Change can be scary, but it can also be the beginning of something grand — much like that feeling you had when you first launched your company, or first walked through the door of a new employer. As a company grows or changes, it’s important that its branding stay relevant. Styles change in time, so what was hip or engaging 10 years ago may feel outdated now. The time for rebranding may also come from the need for brand expansion, or the desire of an organization to reach a different audience they weren’t reaching before.
Take the leap.
Whatever your reason for rebranding, determining when to take the leap is unique to each organization. Before you decide, you need to determine why you want to rebrand. Are you making a change in organizational structure, audience, or product? Do you have a logo that hasn’t been updated in over five years, or does your brand feel stale? If you aren’t reaching your target audiences, the time to rebrand is now.

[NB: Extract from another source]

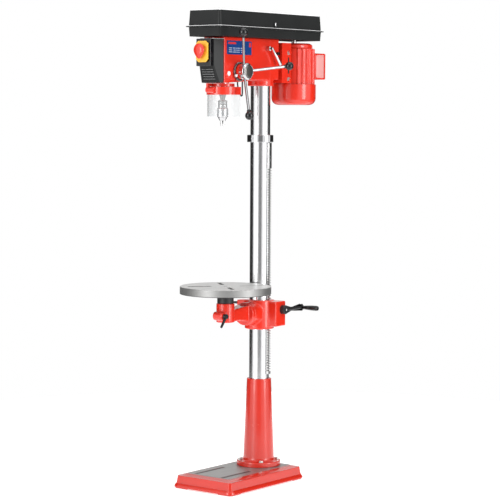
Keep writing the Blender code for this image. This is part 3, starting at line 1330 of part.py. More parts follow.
def table_arm():
    """The arm that tilts on the bracket and holds the table's stem in a split clamp."""
    front_face = TILT_Y - GAP
    obj = rod("table_arm", (0, front_face - 0.016, TILT_Z), (0, front_face, TILT_Z), TILT_RADIUS, segments=32)
    root = front_face - 0.012
    length = [(TABLE_Y + 0.010, CLAMP_BOTTOM + 0.001), (TABLE_Y + 0.010, CLAMP_TOP - 0.026),
              (root, TILT_Z + TILT_RADIUS - 0.008), (root, TILT_Z - TILT_RADIUS + 0.018),
              (TABLE_Y + 0.075, TILT_Z - 0.020), (TABLE_Y + 0.055, CLAMP_BOTTOM + 0.002)]
    join(obj, outline("arm_beam", length, -0.024, 0.024, "X", helper=True))
    join(obj, rod("post_clamp", (0, TABLE_Y, CLAMP_BOTTOM), (0, TABLE_Y, CLAMP_TOP), CLAMP_RADIUS,
                  segments=32,
                  helper=True))
    ear_y = clamp_ear_y()
    join(obj, rod("clamp_ear", (-CLAMP_EAR_HALF, ear_y, EAR_Z), (CLAMP_EAR_HALF, ear_y, EAR_Z), 0.0160,
                  segments=24, helper=True))
    cut(obj, rod("stem_bore", (0, TABLE_Y, CLAMP_BOTTOM - 0.01), (0, TABLE_Y, CLAMP_TOP + 0.01),
                 STEM_RADIUS + RUN, segments=32, helper=True))
    cut(obj, block("ear_slit", (-0.0015, ear_y - 0.020, CLAMP_BOTTOM - 0.01),
                   (0.0015, TABLE_Y - 0.008, CLAMP_TOP + 0.01), helper=True))
    return finish(obj, red_paint())


def clamp_ear_y():
    return TABLE_Y - CLAMP_RADIUS - 0.006


def clamp_lever():
    """The lever that tightens the split clamp round the table's stem."""
    ear_y = clamp_ear_y()
    face = CLAMP_EAR_HALF + GAP
    obj = turned("clamp_lever", [(0.0, 0.015), (0.0075, 0.015), (0.0090, 0.012), (0.0090, 0.0), (0.0, 0.0)],
                 (face, ear_y, EAR_Z), "X", segments=20)
    join(obj, rod("lever_handle", (face + 0.009, ear_y, EAR_Z),
                  (face + 0.014, ear_y - 0.0380, EAR_Z - 0.0350),
                  0.0055, 0.0042, segments=12, helper=True))
    return finish(obj, black_plastic())


def table():
    """The round table: machined top with four diagonal slots and a centre hole, rim, and the stem below."""
    low = TABLE_TOP - TABLE_THICKNESS
    web = TABLE_TOP - TABLE_WEB
    profile = [(0.0, TABLE_TOP), (TABLE_RADIUS - 0.0015, TABLE_TOP), (TABLE_RADIUS, TABLE_TOP - 0.0015),
               (TABLE_RADIUS, low + 0.001), (TABLE_RADIUS - 0.001, low), (TABLE_RADIUS - 0.012, low),
               (TABLE_RADIUS - 0.015, web), (POST_RADIUS, web), (POST_RADIUS, CLAMP_TOP + 2 * GAP),
               (STEM_RADIUS, CLAMP_TOP + 2 * GAP), (STEM_RADIUS, CLAMP_BOTTOM + 0.004),
               (0.0, CLAMP_BOTTOM + 0.004)]
    obj = turned("table", profile, (0, TABLE_Y, 0), segments=48)
    cut(obj, rod("table_hole", (0, TABLE_Y, CLAMP_BOTTOM - 0.01), (0, TABLE_Y, TABLE_TOP + 0.01),
                 TABLE_HOLE_RADIUS, segments=20, helper=True))
    for k in range(4):
        slot = block(f"table_slot_{k}", (-TABLE_SLOT_LENGTH / 2, -TABLE_SLOT_WIDTH / 2, web - 0.01),
                     (TABLE_SLOT_LENGTH / 2, TABLE_SLOT_WIDTH / 2, TABLE_TOP + 0.01), helper=True)
        turn = math.radians(45 + 90 * k)
        slot.location = (TABLE_SLOT_CIRCLE * math.cos(turn), TABLE_Y + TABLE_SLOT_CIRCLE * math.sin(turn),
                         slot.location.z)
        slot.rotation_euler = (0, 0, turn)
        cut(obj, slot)
    return finish(obj, ground_iron())


# ---------------------------------------------------------------- assembly

def main():
    clear_scene()
    base_casting()
    pedestal()
    flange_bolts()
    column()
    rack_collar()
    head_casting()
    front_fascia()
    spring_cap()
    return_spring()
    guard_bracket()
    guard_lead()
    switch_box()
    belt_tray()
    idler_post()
    belts()
    quill_axis = axis_empty("quill_feed_axis", (0, SPINDLE_Y, QUILL_BOTTOM))
    carry(quill_axis, quill())
    spindle_axis = axis_empty("spindle_axis", (0, SPINDLE_Y, CHUCK_TOP), quill_axis)
    carry(spindle_axis, spindle(), chuck_body(), *chuck_jaws())
    sleeve_axis = axis_empty("sleeve_axis", (0, SPINDLE_Y, CHUCK_BOTTOM), spindle_axis)
    carry(sleeve_axis, chuck_sleeve())
    feed_axis = axis_empty("feed_axis", (HEAD_HALF_WIDTH, feed_y(), HUB_Z))
    carry(feed_axis, feed_shaft(), feed_hub(), *feed_arms())
    carry(axis_empty("depth_axis", (HEAD_HALF_WIDTH, feed_y(), HUB_Z)), depth_ring())
    carry(axis_empty("guard_axis", (0, PIVOT_Y, PIVOT_Z)), guard_holder(), guard_shield())
    cover_axis = axis_empty("cover_axis", (-COVER_HALF_WIDTH - LIP_OUT + 0.001, 0, LIP_Z - 0.006))
    carry(cover_axis, belt_cover(), cover_knob())
    carry(axis_empty("spindle_pulley_axis", (0, SPINDLE_Y, PULLEY_BASE)), spindle_pulley())
    carry(axis_empty("idler_axis", (0, IDLER_Y, PULLEY_BASE)), idler_pulley())
    slide_axis = axis_empty("motor_slide_axis", (0, PLATE_FRONT, PLATE_BOTTOM))
    carry(slide_axis, motor_plate(), motor_body(), fan_cover(), terminal_box())
    carry(axis_empty("motor_axis", (0, MOTOR_Y, BELL_TOP), slide_axis), motor_rotor())
    carry(axis_empty("tension_axis", (HEAD_HALF_WIDTH, *LEVER_PIVOT)), tension_lever())
    carry(axis_empty("motor_lock_axis", (HEAD_HALF_WIDTH, *LOCK_PLACE)), motor_lock_knob())
    carry(axis_empty("flap_axis", (0, SWITCH_FRONT - 0.0045, HINGE_Z)), stop_flap())
    switch_buttons()
    swing = axis_empty("swing_axis", (0, 0, 0))
    carry(swing, rack())
    lift = axis_empty("lift_axis", (0, 0, BARREL_BOTTOM), swing)
    carry(lift, table_bracket())
    carry(axis_empty("pinion_axis", (pinion_x(), 0, pinion_z()), lift), lift_pinion())
    crank_axis = axis_empty("crank_axis", (GEARBOX_OUT, CRANK_Y, CRANK_Z), lift)
    carry(crank_axis, crank())
    carry(axis_empty("grip_axis", (GEARBOX_OUT, CRANK_Y + CRANK_LENGTH, CRANK_Z), crank_axis), crank_grip())
    carry(axis_empty("column_lock_axis", (EAR_X, EAR_DEPTH, LEVER_Z), lift), column_lock_lever())
    tilt = axis_empty("tilt_axis", (0, TILT_Y, TILT_Z), lift)
    carry(tilt, table_arm())
    clamp_axis = axis_empty("clamp_lever_axis", (CLAMP_EAR_HALF, clamp_ear_y(), EAR_Z), tilt)
    carry(clamp_axis, clamp_lever())
    carry(axis_empty("table_axis", (0, TABLE_Y, TABLE_TOP), tilt), table())
    swing.rotation_euler = (0, 0, SWING)


main()
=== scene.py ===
import json
import math

import bmesh
import bpy
import numpy as np
from bpy.props import FloatProperty, FloatVectorProperty, PointerProperty
from bpy.types import Operator, Panel, PropertyGroup
from mathutils import Matrix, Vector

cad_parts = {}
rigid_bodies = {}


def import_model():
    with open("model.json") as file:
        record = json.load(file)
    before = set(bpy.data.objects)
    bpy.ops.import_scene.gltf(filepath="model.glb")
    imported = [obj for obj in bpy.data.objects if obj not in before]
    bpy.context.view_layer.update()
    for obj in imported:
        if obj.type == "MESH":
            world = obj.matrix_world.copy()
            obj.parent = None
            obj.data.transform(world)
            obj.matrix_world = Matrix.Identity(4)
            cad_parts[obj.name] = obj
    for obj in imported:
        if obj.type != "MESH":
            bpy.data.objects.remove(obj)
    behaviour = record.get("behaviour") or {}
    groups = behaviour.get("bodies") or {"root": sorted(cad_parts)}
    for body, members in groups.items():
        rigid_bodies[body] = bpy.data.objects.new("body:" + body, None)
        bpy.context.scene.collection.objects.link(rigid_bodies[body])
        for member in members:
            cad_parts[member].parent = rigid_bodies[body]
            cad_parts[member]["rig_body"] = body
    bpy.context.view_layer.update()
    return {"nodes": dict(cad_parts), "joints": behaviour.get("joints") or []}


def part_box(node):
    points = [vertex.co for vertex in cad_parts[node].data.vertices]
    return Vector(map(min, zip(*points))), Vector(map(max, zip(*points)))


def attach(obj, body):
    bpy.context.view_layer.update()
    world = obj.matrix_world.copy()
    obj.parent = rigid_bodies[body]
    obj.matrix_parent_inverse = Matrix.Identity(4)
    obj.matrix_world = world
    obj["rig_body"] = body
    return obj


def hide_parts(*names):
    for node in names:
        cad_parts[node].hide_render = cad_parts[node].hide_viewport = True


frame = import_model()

bl_info = {
    "name": "Floor drill press finish",
    "version": (1, 0, 0),
    "blender": (4, 5, 0),
    "location": "3D View > Sidebar > Drill press",
    "description": "Builds a floor-standing drill press's surfaces round its packed model",
    "category": "Object",
}

MERGE = 0.000002
CAD_MERGE = 0.00001
FLAT_ANGLE = math.radians(1.5)
NORMAL_WEIGHT = 80
MUSHROOM_RADIUS = 0.0232
MUSHROOM_STEM = 0.012
MUSHROOM_RISE = 0.0047
SMOOTH_ANGLE = math.radians(38)
FLOOR_RADIUS = 2.2
FLOOR_GLOW = 0.5
AIM_HEIGHT = 1.25
GLOOM = 0.03
WALL_EDGE = 3.0
BACK_WALL = 0.80
# First and last angle round from the camera in degrees, and brightness.
WALLS = ((-82.0, -20.0, 1.25), (23.0, 95.0, 1.15), (-20.0, 23.0, 0.26))
# Name, angle round from the camera, height, distance, width, tallness, watts.
SOFT_BOXES = (
    ("left_box", -44, 1.6, 4.5, 1.3, 3.2, 75),
    ("right_box", 56, 1.6, 4.5, 1.3, 3.2, 85),
    ("overhead", 10, 5.0, 0.8, 3.0, 3.0, 45),
)
RIBS_ROUND = 180 / 7
RIB_HEIGHT = 0.0040
LIP_CORNER = 0.0124
FASCIA_FOOT_Y = -0.2950
FASCIA_LEAN = 0.0230
ROD_PLANE = 0.077
ROD_RADIUS = 0.0048
KNOB_RADIUS = 0.0155
LOCK_SCREW_LEAN = math.radians(205)
MOUNT_CHEEK = (0.0520, 0.1020)
MOUNT_BOLT_HEIGHTS = (1.4862, 1.5842)
MOUNT_SLOT_HEIGHTS = (1.5180, 1.5560)
BASE_SLOT_X = 0.061
BASE_SLOT_HALF = 0.0069
BASE_SLOT_FRONT = -0.2969
BASE_SLOT_REAR = -0.1301
X_AXIS, Y_AXIS, Z_AXIS = np.eye(3)


# ---------------------------------------------------------------- places taken from the frame


def corners(node):
    """The lowest and highest corner of a CAD node, as arrays."""
    low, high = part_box(node)
    return np.array(low), np.array(high)


def middle(node):
    low, high = corners(node)
    return (low + high) / 2


def joint(name):
    """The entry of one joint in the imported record."""
    return next(entry for entry in frame["joints"] if entry["name"] == name)


# ---------------------------------------------------------------- surfaces worked out with numpy


def unit(vectors):
    """Vectors divided by their own lengths."""
    vectors = np.asarray(vectors, float)
    return vectors / np.maximum(np.linalg.norm(vectors, axis=-1, keepdims=True), 1e-12)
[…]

Just as the timeline to rebrand is unique to each company, so are the challenges you might face when confronted with the possibility of change. People can be averse to change, which may make taking the plunge to rebrand an internal or external challenge. And, besides the cost, branding involves effort and marketing analysis. If you plan to rebrand yourself, it’s important to work with a professional design team, so you don’t end up with confusing messaging or identity issues.
See the light.
Of course, there is always the light at the end of the tunnel to look forward to. Rebranding can revitalize a company from the inside, leaving the entity as a whole something to be proud of. It can also modernize an outdated brand and give it new life. New branding can help companies reach new markets and different customer bases, help mitigate poor PR by changing how the organization is viewed, and can create separate identities or build trust in a company that is changing structure.